[Structured object records]
□ □ □ □

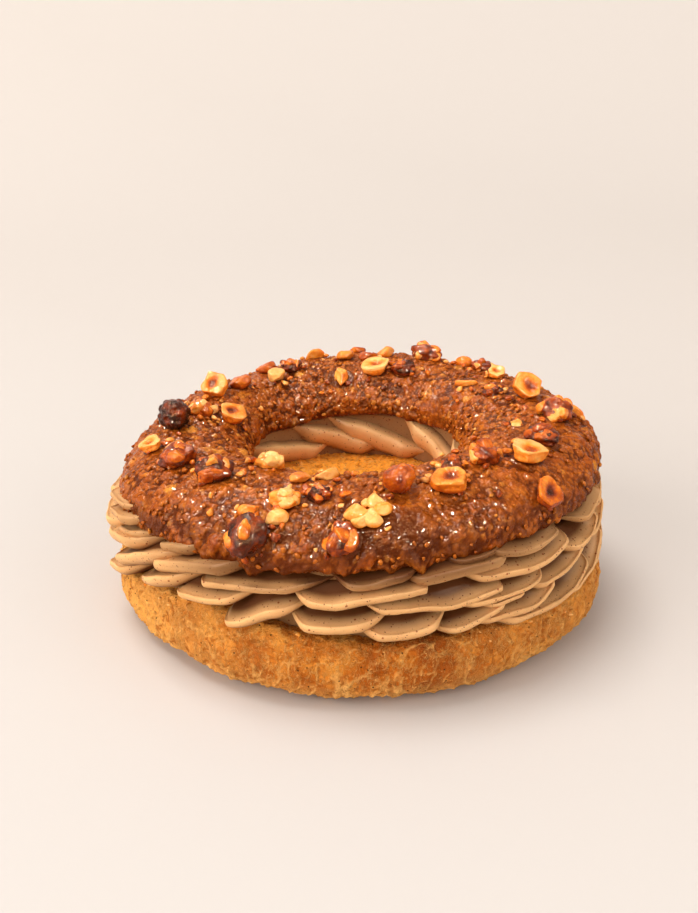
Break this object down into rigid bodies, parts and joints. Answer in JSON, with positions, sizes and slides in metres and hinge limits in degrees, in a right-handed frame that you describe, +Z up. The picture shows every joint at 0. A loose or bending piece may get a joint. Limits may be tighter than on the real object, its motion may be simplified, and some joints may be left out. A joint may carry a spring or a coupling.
{
  "type": "paris-brest pastry",
  "caption": "Round choux pastry: a golden base, piped praline cream and a nut-crusted top ring strewn with caramelised hazelnuts.",
  "frame": {"origin": "on the ground, under the middle of the base's flat foot", "axes": "+Z up; the side that faces the viewer is towards -Y"},
  "size_m": [0.1957, 0.1904, 0.0838],
  "materials": {
    "choux": "golden brown baked crust, matte",
    "cream": "praline cream, satin",
    "nut_crust": "glazed crust of chopped praline, glossy",
    "nut_pale": "roasted hazelnut flesh, satin",
    "nut_gold": "hazelnut in golden caramel, glossy",
    "nut_amber": "hazelnut in amber caramel, glossy",
    "nut_dark": "hazelnut in dark caramel, glossy"
  },
  "bodies": {
    "root": {"base": "choux", "cream": "cream", "ring": "nut_crust", "nut_01": "nut_gold", "nut_02": "nut_amber", "nut_03": "nut_amber", "nut_04": "nut_pale", "nut_05": "nut_dark", "nut_06": "nut_gold", "nut_07": "nut_gold", "nut_08": "nut_gold", "nut_09": "nut_amber", "nut_10": "nut_amber", "nut_11": "nut_gold", "nut_12": "nut_pale", "nut_13": "nut_dark", "nut_14": "nut_amber", "nut_15": "nut_gold", "nut_16": "nut_amber", "nut_17": "nut_gold", "nut_18": "nut_pale", "nut_19": "nut_dark", "nut_20": "nut_gold", "nut_21": "nut_pale", "nut_22": "nut_amber", "nut_23": "nut_gold", "nut_24": "nut_dark", "nut_25": "nut_pale", "nut_26": "nut_amber", "nut_27": "nut_dark", "nut_28": "nut_gold", "nut_29": "nut_amber", "nut_30": "nut_amber", "nut_31": "nut_pale", "nut_32": "nut_amber", "nut_33": "nut_pale", "nut_34": "nut_pale", "nut_35": "nut_gold", "nut_36": "nut_dark", "nut_37": "nut_dark", "nut_38": "nut_gold", "nut_39": "nut_pale", "nut_40": "nut_pale", "nut_41": "nut_dark", "nut_42": "nut_amber", "nut_43": "nut_dark", "nut_44": "nut_pale", "nut_45": "nut_gold", "nut_46": "nut_gold"}
  },
  "joints": []
}
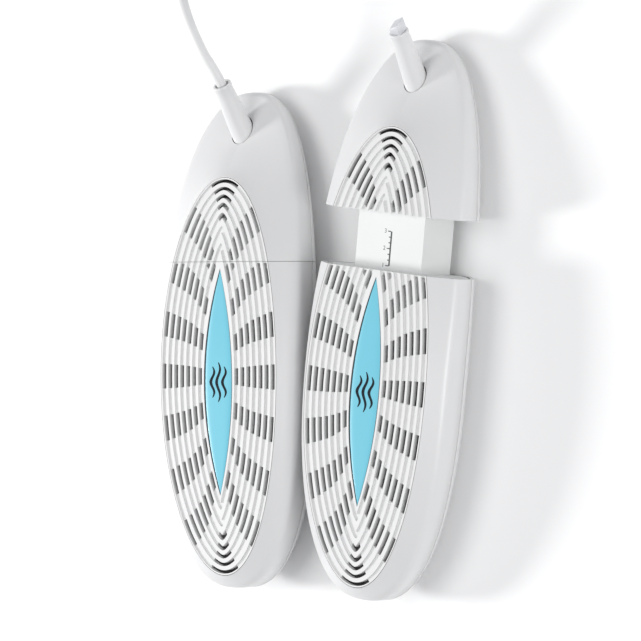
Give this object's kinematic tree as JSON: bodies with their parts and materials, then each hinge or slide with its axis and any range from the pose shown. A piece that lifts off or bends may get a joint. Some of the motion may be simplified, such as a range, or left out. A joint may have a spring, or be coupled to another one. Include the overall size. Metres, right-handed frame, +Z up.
{
  "type": "boot dryer",
  "caption": "Pair of telescoping electric boot dryers with slotted faces and blue leaf inlays, one closed and one drawn out, with a mains lead.",
  "frame": {"origin": "on the surface the dryers lie on, under the middle of the box of the two dryers, the lead and plug left out", "axes": "+Z up from the surface, +Y from the toe ends to the heel ends along the left dryer, +X from the left dryer to the right one"},
  "size_m": [0.1376, 0.2869, 0.0341],
  "materials": {
    "shell_white": "satin moulded ABS",
    "grille_white": "satin moulded ABS, finely grooved",
    "leaf_blue": "smooth sky-blue plastic inlay with a printed heat mark",
    "tube_white": "soft white strain-relief moulding",
    "sleeve_white": "plain moulded sleeve with a printed length scale",
    "inner_plastic": "plain moulded",
    "dark_plastic": "heat-resistant moulding",
    "wire_rubber": "silicone insulation",
    "screw_steel": "zinc plated",
    "fin_aluminium": "mill finish",
    "stone_ceramic": "dark sintered ceramic",
    "fuse_metal": "drawn can",
    "clear_tip": "translucent",
    "lead_white": "white PVC jacket",
    "tie_grey": "soft tie strip",
    "plug_white": "moulded PVC",
    "blade_metal": "nickel plated brass"
  },
  "bodies": {
    "left_heel_section": {"left_heel_top_shell": "shell_white", "left_heel_bottom_shell": "shell_white", "left_heel_grille": "grille_white", "left_heel_guide": "sleeve_white", "left_stem_tube": "tube_white", "left_cord_clamp": "inner_plastic", "left_heel_leads": "wire_rubber", "left_heel_screws": "screw_steel", "mains_lead": "lead_white", "lead_coil": "lead_white", "lead_tail": "lead_white", "coil_tie": "tie_grey", "plug_body": "plug_white", "plug_blades": "blade_metal"},
    "left_toe_section": {"left_toe_top_shell": "shell_white", "left_toe_bottom_shell": "shell_white", "left_toe_grille": "grille_white", "left_toe_collar": "sleeve_white", "left_leaf_inlay": "leaf_blue", "left_slide_sleeve": "sleeve_white", "left_heater_bracket": "dark_plastic", "left_heat_fins": "fin_aluminium", "left_ptc_stones": "stone_ceramic", "left_electrode_plates": "fin_aluminium", "left_thermal_fuse": "fuse_metal", "left_toe_leads": "wire_rubber", "left_toe_screws": "screw_steel"},
    "right_heel_section": {"right_heel_top_shell": "shell_white", "right_heel_bottom_shell": "shell_white", "right_heel_grille": "grille_white", "right_heel_guide": "sleeve_white", "right_stem_tube": "tube_white", "right_cord_clamp": "inner_plastic", "right_heel_leads": "wire_rubber", "right_heel_screws": "screw_steel", "right_connector_tip": "clear_tip"},
    "right_toe_section": {"right_toe_top_shell": "shell_white", "right_toe_bottom_shell": "shell_white", "right_toe_grille": "grille_white", "right_toe_collar": "sleeve_white", "right_leaf_inlay": "leaf_blue", "right_slide_sleeve": "sleeve_white", "right_heater_bracket": "dark_plastic", "right_heat_fins": "fin_aluminium", "right_ptc_stones": "stone_ceramic", "right_electrode_plates": "fin_aluminium", "right_thermal_fuse": "fuse_metal", "right_toe_leads": "wire_rubber", "right_toe_screws": "screw_steel"}
  },
  "joints": [
    {"name": "left_extension", "type": "slide", "parent": "left_heel_section", "child": "left_toe_section", "axis": [0, -1, 0], "range_m": [0, 0.02]},
    {"name": "right_dryer_apart", "type": "slide", "parent": "left_heel_section", "child": "right_heel_section", "axis": [1, 0, 0], "range_m": [0, 0.08]},
    {"name": "right_extension", "type": "slide", "parent": "right_heel_section", "child": "right_toe_section", "axis": [-0.1097, -0.994, 0], "range_m": [-0.02, 0]}
  ]
}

□ □ □ □

Print all the data exactly.

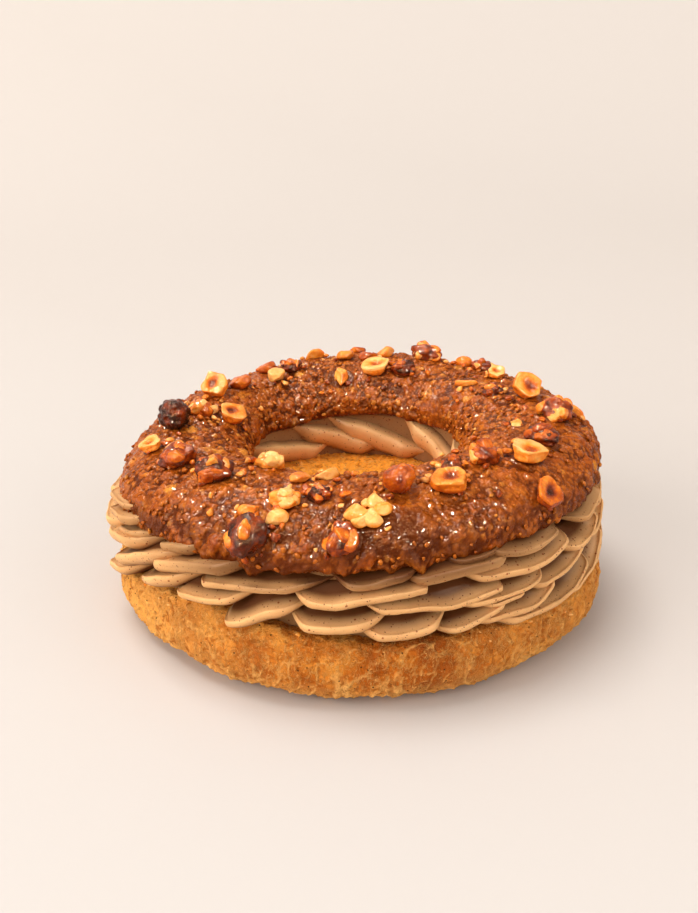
Break this object down into rigid bodies, parts and joints. Answer in JSON, with positions, sizes and slides in metres and hinge limits in degrees, in a right-handed frame that you describe, +Z up. The picture shows every joint at 0. A loose or bending piece may get a joint. Limits may be tighter than on the real object, its motion may be simplified, and some joints may be left out. A joint may carry a spring or a coupling.
{
  "type": "paris-brest pastry",
  "caption": "Round choux pastry: a golden base, piped praline cream and a nut-crusted top ring strewn with caramelised hazelnuts.",
  "frame": {"origin": "on the ground, under the middle of the base's flat foot", "axes": "+Z up; the side that faces the viewer is towards -Y"},
  "size_m": [0.1957, 0.1904, 0.0838],
  "materials": {
    "choux": "golden brown baked crust, matte",
    "cream": "praline cream, satin",
    "nut_crust": "glazed crust of chopped praline, glossy",
    "nut_pale": "roasted hazelnut flesh, satin",
    "nut_gold": "hazelnut in golden caramel, glossy",
    "nut_amber": "hazelnut in amber caramel, glossy",
    "nut_dark": "hazelnut in dark caramel, glossy"
  },
  "bodies": {
    "root": {"base": "choux", "cream": "cream", "ring": "nut_crust", "nut_01": "nut_gold", "nut_02": "nut_amber", "nut_03": "nut_amber", "nut_04": "nut_pale", "nut_05": "nut_dark", "nut_06": "nut_gold", "nut_07": "nut_gold", "nut_08": "nut_gold", "nut_09": "nut_amber", "nut_10": "nut_amber", "nut_11": "nut_gold", "nut_12": "nut_pale", "nut_13": "nut_dark", "nut_14": "nut_amber", "nut_15": "nut_gold", "nut_16": "nut_amber", "nut_17": "nut_gold", "nut_18": "nut_pale", "nut_19": "nut_dark", "nut_20": "nut_gold", "nut_21": "nut_pale", "nut_22": "nut_amber", "nut_23": "nut_gold", "nut_24": "nut_dark", "nut_25": "nut_pale", "nut_26": "nut_amber", "nut_27": "nut_dark", "nut_28": "nut_gold", "nut_29": "nut_amber", "nut_30": "nut_amber", "nut_31": "nut_pale", "nut_32": "nut_amber", "nut_33": "nut_pale", "nut_34": "nut_pale", "nut_35": "nut_gold", "nut_36": "nut_dark", "nut_37": "nut_dark", "nut_38": "nut_gold", "nut_39": "nut_pale", "nut_40": "nut_pale", "nut_41": "nut_dark", "nut_42": "nut_amber", "nut_43": "nut_dark", "nut_44": "nut_pale", "nut_45": "nut_gold", "nut_46": "nut_gold"}
  },
  "joints": []
}
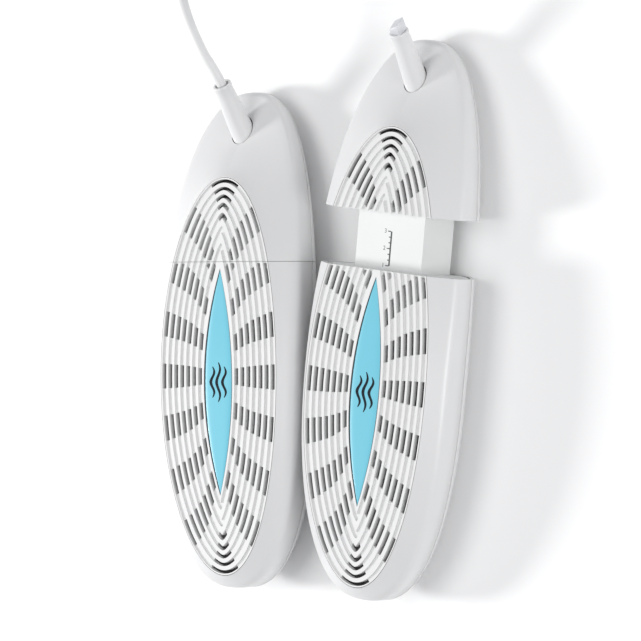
Give this object's kinematic tree as JSON: bodies with their parts and materials, then each hinge or slide with its axis and any range from the pose shown. A piece that lifts off or bends may get a joint. Some of the motion may be simplified, such as a range, or left out. A joint may have a spring, or be coupled to another one. Include the overall size. Metres, right-handed frame, +Z up.
{
  "type": "boot dryer",
  "caption": "Pair of telescoping electric boot dryers with slotted faces and blue leaf inlays, one closed and one drawn out, with a mains lead.",
  "frame": {"origin": "on the surface the dryers lie on, under the middle of the box of the two dryers, the lead and plug left out", "axes": "+Z up from the surface, +Y from the toe ends to the heel ends along the left dryer, +X from the left dryer to the right one"},
  "size_m": [0.1376, 0.2869, 0.0341],
  "materials": {
    "shell_white": "satin moulded ABS",
    "grille_white": "satin moulded ABS, finely grooved",
    "leaf_blue": "smooth sky-blue plastic inlay with a printed heat mark",
    "tube_white": "soft white strain-relief moulding",
    "sleeve_white": "plain moulded sleeve with a printed length scale",
    "inner_plastic": "plain moulded",
    "dark_plastic": "heat-resistant moulding",
    "wire_rubber": "silicone insulation",
    "screw_steel": "zinc plated",
    "fin_aluminium": "mill finish",
    "stone_ceramic": "dark sintered ceramic",
    "fuse_metal": "drawn can",
    "clear_tip": "translucent",
    "lead_white": "white PVC jacket",
    "tie_grey": "soft tie strip",
    "plug_white": "moulded PVC",
    "blade_metal": "nickel plated brass"
  },
  "bodies": {
    "left_heel_section": {"left_heel_top_shell": "shell_white", "left_heel_bottom_shell": "shell_white", "left_heel_grille": "grille_white", "left_heel_guide": "sleeve_white", "left_stem_tube": "tube_white", "left_cord_clamp": "inner_plastic", "left_heel_leads": "wire_rubber", "left_heel_screws": "screw_steel", "mains_lead": "lead_white", "lead_coil": "lead_white", "lead_tail": "lead_white", "coil_tie": "tie_grey", "plug_body": "plug_white", "plug_blades": "blade_metal"},
    "left_toe_section": {"left_toe_top_shell": "shell_white", "left_toe_bottom_shell": "shell_white", "left_toe_grille": "grille_white", "left_toe_collar": "sleeve_white", "left_leaf_inlay": "leaf_blue", "left_slide_sleeve": "sleeve_white", "left_heater_bracket": "dark_plastic", "left_heat_fins": "fin_aluminium", "left_ptc_stones": "stone_ceramic", "left_electrode_plates": "fin_aluminium", "left_thermal_fuse": "fuse_metal", "left_toe_leads": "wire_rubber", "left_toe_screws": "screw_steel"},
    "right_heel_section": {"right_heel_top_shell": "shell_white", "right_heel_bottom_shell": "shell_white", "right_heel_grille": "grille_white", "right_heel_guide": "sleeve_white", "right_stem_tube": "tube_white", "right_cord_clamp": "inner_plastic", "right_heel_leads": "wire_rubber", "right_heel_screws": "screw_steel", "right_connector_tip": "clear_tip"},
    "right_toe_section": {"right_toe_top_shell": "shell_white", "right_toe_bottom_shell": "shell_white", "right_toe_grille": "grille_white", "right_toe_collar": "sleeve_white", "right_leaf_inlay": "leaf_blue", "right_slide_sleeve": "sleeve_white", "right_heater_bracket": "dark_plastic", "right_heat_fins": "fin_aluminium", "right_ptc_stones": "stone_ceramic", "right_electrode_plates": "fin_aluminium", "right_thermal_fuse": "fuse_metal", "right_toe_leads": "wire_rubber", "right_toe_screws": "screw_steel"}
  },
  "joints": [
    {"name": "left_extension", "type": "slide", "parent": "left_heel_section", "child": "left_toe_section", "axis": [0, -1, 0], "range_m": [0, 0.02]},
    {"name": "right_dryer_apart", "type": "slide", "parent": "left_heel_section", "child": "right_heel_section", "axis": [1, 0, 0], "range_m": [0, 0.08]},
    {"name": "right_extension", "type": "slide", "parent": "right_heel_section", "child": "right_toe_section", "axis": [-0.1097, -0.994, 0], "range_m": [-0.02, 0]}
  ]
}